AT did what again to Kisame? How much damage did it make? Hashirama will regenerate from it. 

 Furthermore, Hashirama has the perfect answer to speedsters who are not sensors, bringer of darkness


----------



## Trojan (Nov 29, 2014)

What makes you think Hashirama will have the time to use to begin with though? 
Gai is way faster than him, his attack is the one that will be used first, not Hashirama's.


----------



## Flappy (Nov 29, 2014)

If Gai uses 8th Gate he blitzes and Hashirama can't react.


----------



## Nikushimi (Nov 29, 2014)

Gai kills Hashirama with one hit from Evening Elephant. Then dies from opening the 8th Gate.


----------



## Senjuclan (Nov 29, 2014)

Hussain said:


> What makes you think Hashirama will have the time to use to begin with though?
> Gai is way faster than him, his attack is the one that will be used first, not Hashirama's.



It took Hashirama less times to weave the seals for the genjutsu than it did Gai to enter the 8th gate, pose and turn around before attacking.


----------



## SSMG (Nov 29, 2014)

Senjuclan said:


> AT did what again to Kisame? How much damage did it make? Hashirama will regenerate from it.
> 
> Furthermore, Hashirama has the perfect answer to speedsters who are not sensors, bringer of darkness



You do know they wanted Kisame alive right? Aoda tells guy this before he goes to fight him and the target of the AT in question was the sharks...

And guy blitzes hashirama before he gets BoD off.


----------



## Bkprince33 (Nov 29, 2014)

Anyone who thinks hashirama will beat 8 gate gai is kidding themselves, hashirama admitted inferiority to jubito.


Gai beat the piss out of jubi jin madara.


Hashi doesn't have a rinnengon to track gai and if madara couldn't react, hashirama gets a mudhole stomped in his ass before he can blink, it's really that simple


----------



## αce (Nov 29, 2014)

Either Hashirama wins or it's a draw because both end up dying if Gai goes 8 gates.
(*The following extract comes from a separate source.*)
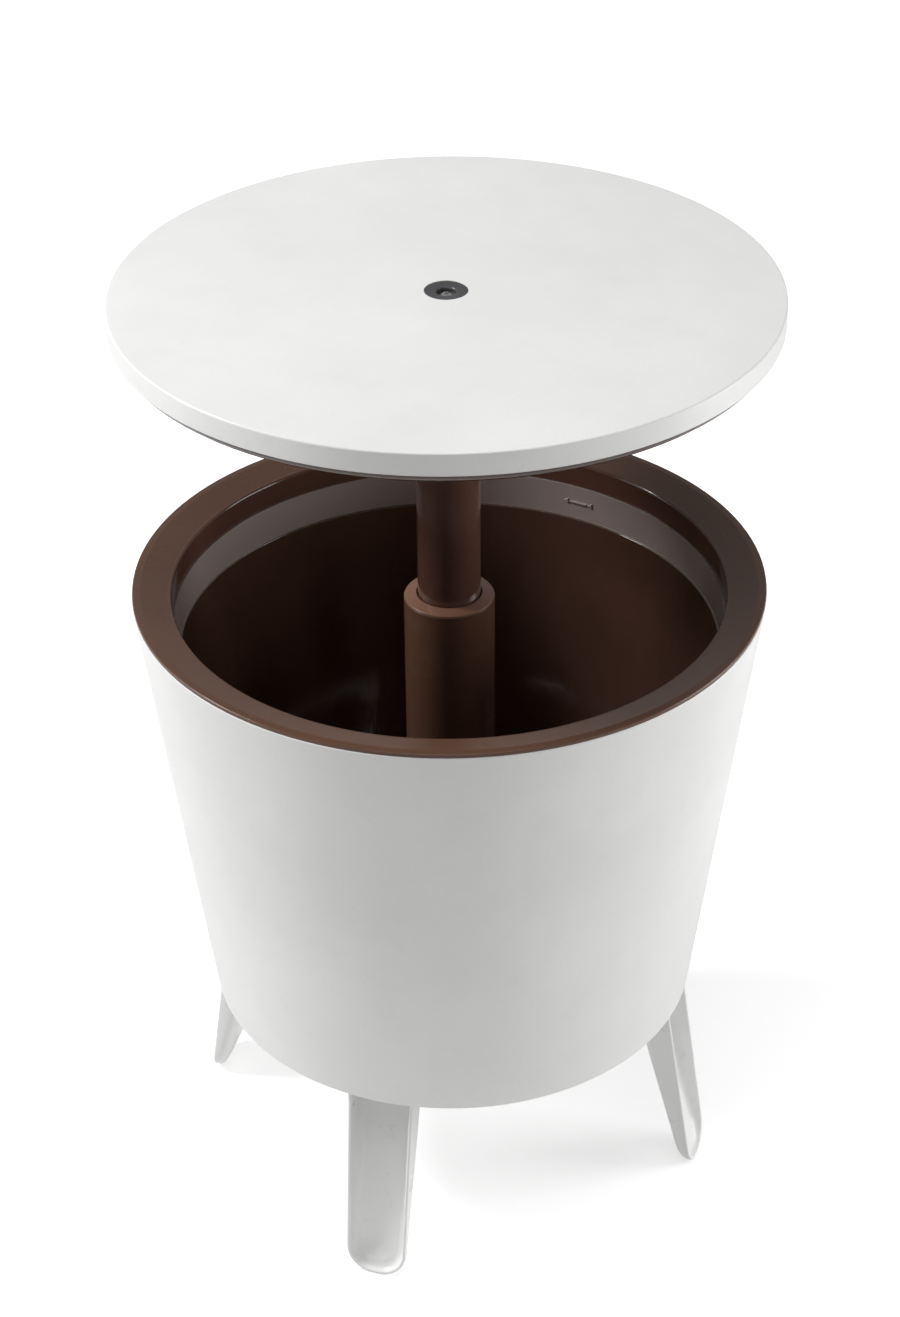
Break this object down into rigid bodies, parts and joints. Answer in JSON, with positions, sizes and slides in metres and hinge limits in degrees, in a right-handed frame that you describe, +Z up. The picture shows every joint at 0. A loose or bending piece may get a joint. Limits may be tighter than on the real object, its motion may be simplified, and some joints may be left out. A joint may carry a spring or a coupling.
{
  "type": "cooler bar table",
  "caption": "Round white table top on a telescopic pole that rises out of an insulated round ice bucket on splayed legs.",
  "frame": {"origin": "on the floor, under the centre of the table", "axes": "+Z up along the pole; the legs lie on +X (right), +Y (back), -X (left) and -Y (front)"},
  "size_m": [0.4949, 0.495, 0.778],
  "materials": {
    "white_plastic": "satin with a very fine grain",
    "white_leg": "satin, slightly smoother than the casing",
    "brown_satin": "satin brown with a fine grain",
    "brown_gloss": "glossy dark brown, smooth",
    "grey_plastic": "satin grey",
    "screw_steel": "plain zinc-plated steel",
    "bright_steel": "bright polished steel",
    "rubber": "matte black rubber"
  },
  "bodies": {
    "cooler": {"sleeve": "brown_satin", "sleeve_guide": "brown_satin", "sleeve_screws": "screw_steel", "rim_ring": "brown_satin", "rim_screws": "screw_steel", "liner": "brown_gloss", "casing": "white_plastic", "base_plate": "white_plastic", "base_screws": "screw_steel", "right_leg": "white_leg", "back_leg": "white_leg", "left_leg": "white_leg", "front_leg": "white_leg", "leg_screws": "screw_steel"},
    "carriage": {"lock_collar": "grey_plastic"},
    "mast": {"tabletop_cover": "white_plastic", "tabletop_underside": "brown_gloss", "underside_screws": "screw_steel", "centre_cup": "grey_plastic", "centre_bolt": "bright_steel", "centre_nut": "screw_steel", "table_hub": "brown_satin", "hub_screws": "screw_steel", "pole": "brown_gloss", "pole_head": "grey_plastic", "pole_foot": "grey_plastic", "retainer_washer": "screw_steel", "retainer_screw": "screw_steel"},
    "drain": {"drain_cap": "grey_plastic", "drain_gasket": "rubber"}
  },
  "joints": [
    {"name": "table_lift", "type": "slide", "parent": "cooler", "child": "carriage", "axis": [0, 0, 1], "range_m": [-0.2165, 0]},
    {"name": "pole_twist", "type": "hinge", "parent": "carriage", "child": "mast", "pos_m": [0, 0, 0.477], "axis": [0, 0, 1], "range_deg": [-60, 0]},
    {"name": "drain_pull", "type": "slide", "parent": "cooler", "child": "drain", "axis": [0, 0, -1], "range_m": [0, 0.06]}
  ]
}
The only issue that Gai might encounter is if a sage mode enhanced harbringer of darkness leaves him to rely solely on his senses, which might not be enough when Hashirama can litter the battlefield with clones he won't be able to distinguish from even if he could see.

Meh, could go either way.


----------



## Orochibuto (Nov 29, 2014)

Gai stomps and for the nth time, you dont need to survive a fight to win in in the battledome, just kill your adversary before you die.


----------



## Senjuclan (Nov 29, 2014)

SSMG said:


> You do know they wanted Kisame alive right? Aoda tells guy this before he goes to fight him and the target of the AT in question was the sharks...
> 
> And guy blitzes hashirama before he gets BoD off.



So, in other words you have no feats to present.
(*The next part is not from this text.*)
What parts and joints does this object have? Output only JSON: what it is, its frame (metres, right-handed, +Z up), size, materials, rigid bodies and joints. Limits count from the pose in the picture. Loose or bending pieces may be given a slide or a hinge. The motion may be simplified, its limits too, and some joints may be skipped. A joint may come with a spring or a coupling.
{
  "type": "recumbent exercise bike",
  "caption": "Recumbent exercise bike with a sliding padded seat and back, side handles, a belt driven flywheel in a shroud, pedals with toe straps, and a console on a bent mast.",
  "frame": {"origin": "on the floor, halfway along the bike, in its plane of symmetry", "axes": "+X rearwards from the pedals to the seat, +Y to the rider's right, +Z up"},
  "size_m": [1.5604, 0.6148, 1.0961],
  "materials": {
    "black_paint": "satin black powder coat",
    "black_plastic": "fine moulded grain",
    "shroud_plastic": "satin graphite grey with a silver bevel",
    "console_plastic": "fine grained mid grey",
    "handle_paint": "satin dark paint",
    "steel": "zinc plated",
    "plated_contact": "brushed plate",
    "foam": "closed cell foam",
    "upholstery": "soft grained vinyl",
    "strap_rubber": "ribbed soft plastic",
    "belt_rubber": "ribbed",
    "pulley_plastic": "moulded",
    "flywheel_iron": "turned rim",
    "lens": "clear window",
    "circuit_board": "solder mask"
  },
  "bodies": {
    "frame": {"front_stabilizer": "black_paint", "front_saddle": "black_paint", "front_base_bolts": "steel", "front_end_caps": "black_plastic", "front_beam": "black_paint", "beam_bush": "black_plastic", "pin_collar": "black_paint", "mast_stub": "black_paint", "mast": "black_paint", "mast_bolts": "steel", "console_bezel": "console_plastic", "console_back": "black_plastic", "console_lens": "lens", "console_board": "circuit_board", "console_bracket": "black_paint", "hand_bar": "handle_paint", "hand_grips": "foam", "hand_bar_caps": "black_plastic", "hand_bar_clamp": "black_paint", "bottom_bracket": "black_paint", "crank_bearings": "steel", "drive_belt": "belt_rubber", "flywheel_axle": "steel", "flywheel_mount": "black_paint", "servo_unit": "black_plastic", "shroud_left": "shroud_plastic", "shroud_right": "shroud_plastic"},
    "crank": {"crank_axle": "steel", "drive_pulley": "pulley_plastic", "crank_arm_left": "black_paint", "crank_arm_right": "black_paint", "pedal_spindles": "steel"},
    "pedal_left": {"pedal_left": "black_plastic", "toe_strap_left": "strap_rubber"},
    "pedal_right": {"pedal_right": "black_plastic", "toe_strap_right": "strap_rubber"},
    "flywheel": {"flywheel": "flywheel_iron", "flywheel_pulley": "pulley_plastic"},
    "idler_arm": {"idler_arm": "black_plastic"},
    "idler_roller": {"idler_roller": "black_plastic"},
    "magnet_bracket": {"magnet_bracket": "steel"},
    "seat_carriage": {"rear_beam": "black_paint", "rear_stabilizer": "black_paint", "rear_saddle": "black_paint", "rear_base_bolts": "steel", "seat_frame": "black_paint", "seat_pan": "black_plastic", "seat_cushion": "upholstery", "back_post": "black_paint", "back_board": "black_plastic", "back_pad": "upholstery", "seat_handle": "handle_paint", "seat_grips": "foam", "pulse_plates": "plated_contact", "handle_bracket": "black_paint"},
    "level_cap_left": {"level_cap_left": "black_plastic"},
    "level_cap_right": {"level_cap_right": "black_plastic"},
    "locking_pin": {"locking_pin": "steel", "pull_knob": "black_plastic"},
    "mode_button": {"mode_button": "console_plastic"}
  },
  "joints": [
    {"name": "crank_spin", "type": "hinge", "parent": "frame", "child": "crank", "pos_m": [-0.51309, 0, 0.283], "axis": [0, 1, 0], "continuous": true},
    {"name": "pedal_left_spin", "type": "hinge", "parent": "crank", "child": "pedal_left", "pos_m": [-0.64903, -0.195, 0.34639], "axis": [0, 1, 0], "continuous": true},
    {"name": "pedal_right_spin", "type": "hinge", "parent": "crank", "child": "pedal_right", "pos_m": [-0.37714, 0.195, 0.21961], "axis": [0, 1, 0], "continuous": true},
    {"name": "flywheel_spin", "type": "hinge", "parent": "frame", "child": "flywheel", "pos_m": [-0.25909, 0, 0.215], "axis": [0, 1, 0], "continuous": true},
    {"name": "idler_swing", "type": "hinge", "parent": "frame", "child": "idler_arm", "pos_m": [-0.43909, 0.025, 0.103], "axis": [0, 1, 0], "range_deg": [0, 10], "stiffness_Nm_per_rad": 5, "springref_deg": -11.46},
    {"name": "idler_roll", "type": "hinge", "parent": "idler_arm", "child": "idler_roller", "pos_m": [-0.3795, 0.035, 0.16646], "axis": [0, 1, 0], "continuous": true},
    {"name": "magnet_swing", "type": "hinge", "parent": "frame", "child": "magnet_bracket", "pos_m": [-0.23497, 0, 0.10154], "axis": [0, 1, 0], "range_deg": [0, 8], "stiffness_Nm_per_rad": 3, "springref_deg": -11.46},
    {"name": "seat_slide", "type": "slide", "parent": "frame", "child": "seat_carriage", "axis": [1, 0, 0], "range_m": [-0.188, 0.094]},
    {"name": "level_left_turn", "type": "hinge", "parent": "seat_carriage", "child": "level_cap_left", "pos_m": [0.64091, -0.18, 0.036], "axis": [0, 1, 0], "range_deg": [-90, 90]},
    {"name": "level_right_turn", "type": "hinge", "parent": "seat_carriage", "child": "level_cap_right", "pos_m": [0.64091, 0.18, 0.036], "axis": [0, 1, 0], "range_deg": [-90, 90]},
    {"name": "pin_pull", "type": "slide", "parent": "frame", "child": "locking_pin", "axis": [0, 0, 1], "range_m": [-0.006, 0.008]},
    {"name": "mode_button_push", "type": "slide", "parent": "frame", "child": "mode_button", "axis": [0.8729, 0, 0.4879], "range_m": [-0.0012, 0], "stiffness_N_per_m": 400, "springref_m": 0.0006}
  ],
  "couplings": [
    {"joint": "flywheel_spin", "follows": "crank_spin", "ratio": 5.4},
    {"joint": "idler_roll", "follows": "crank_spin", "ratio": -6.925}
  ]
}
Bullshit abou him blitzing Hashirama before he can weave seals. It takes Gai a while to use gates more time than it takes Hashirama to use BoD



Bkprince33 said:


> Anyone who thinks hashirama will beat 8 gate gai is kidding themselves, hashirama admitted inferiority to jubito.
> 
> 
> Gai beat the piss out of jubi jin madara.
> ...



How would Gai hit him when Hashirama uses bringer of darkness? Gai is not a sensor.
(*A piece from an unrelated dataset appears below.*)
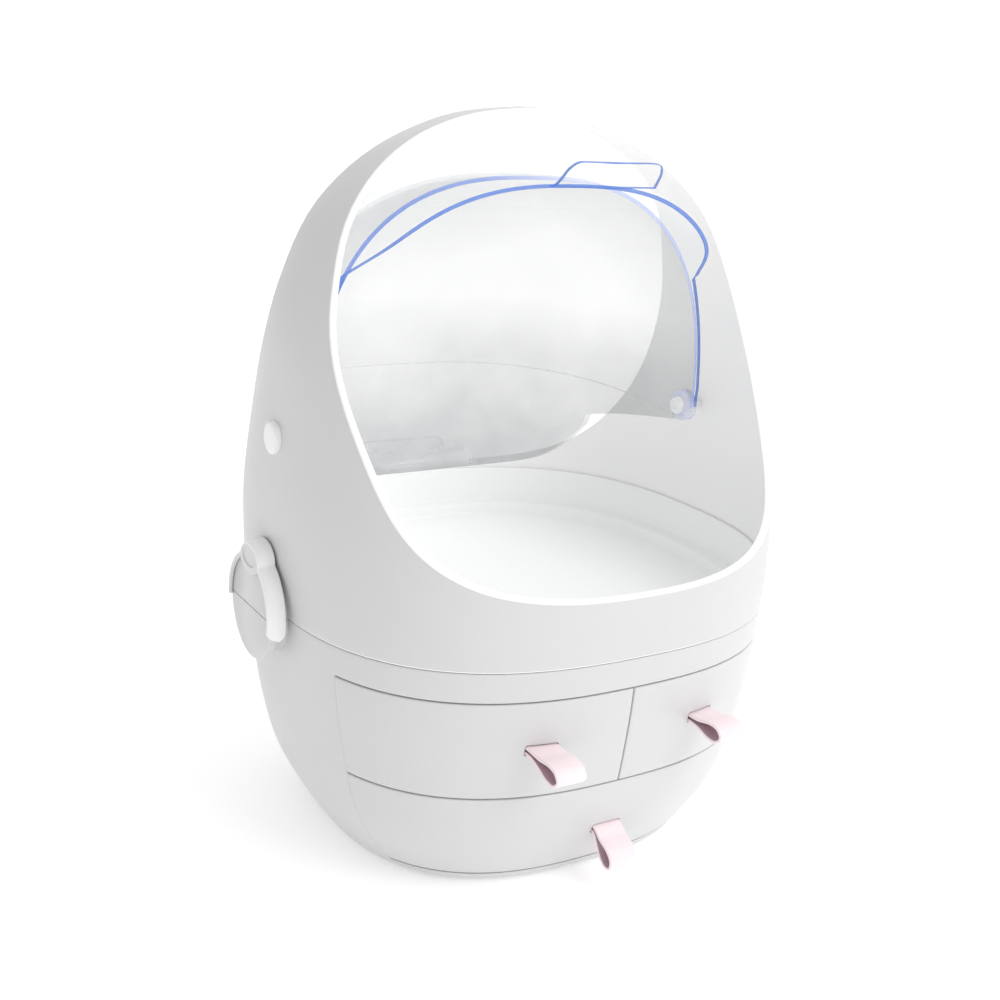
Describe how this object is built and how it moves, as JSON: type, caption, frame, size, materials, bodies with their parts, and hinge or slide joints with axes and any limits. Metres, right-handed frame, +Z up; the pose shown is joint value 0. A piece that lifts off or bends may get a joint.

You guys act like 8th gate is intataneous when it is not. It gives Hashirama enough time to make sure He nullifies his speed advantage by making him unable to locate his target. Also, if he is unable to see he won't know where Hashirama seeds are.


----------



## Bkprince33 (Nov 29, 2014)

Senjuclan said:


> So, in other words you have no feats to present.
> 
> Bullshit abou him blitzing Hashirama before he can weave seals. It takes Gai a while to use gates more time than it takes Hashirama to use BoD
> 
> ...



Hashirama won't know what he's in for until it's to late, if hashirama had full knowledge i can see this arguement but he's not quick to the gun when it comes to bringer of darkness.


----------



## Trojan (Nov 29, 2014)

Orochibuto said:


> Gai stomps and for the nth time, you dont need to survive a fight to win in in the battledome, just kill your adversary before you die.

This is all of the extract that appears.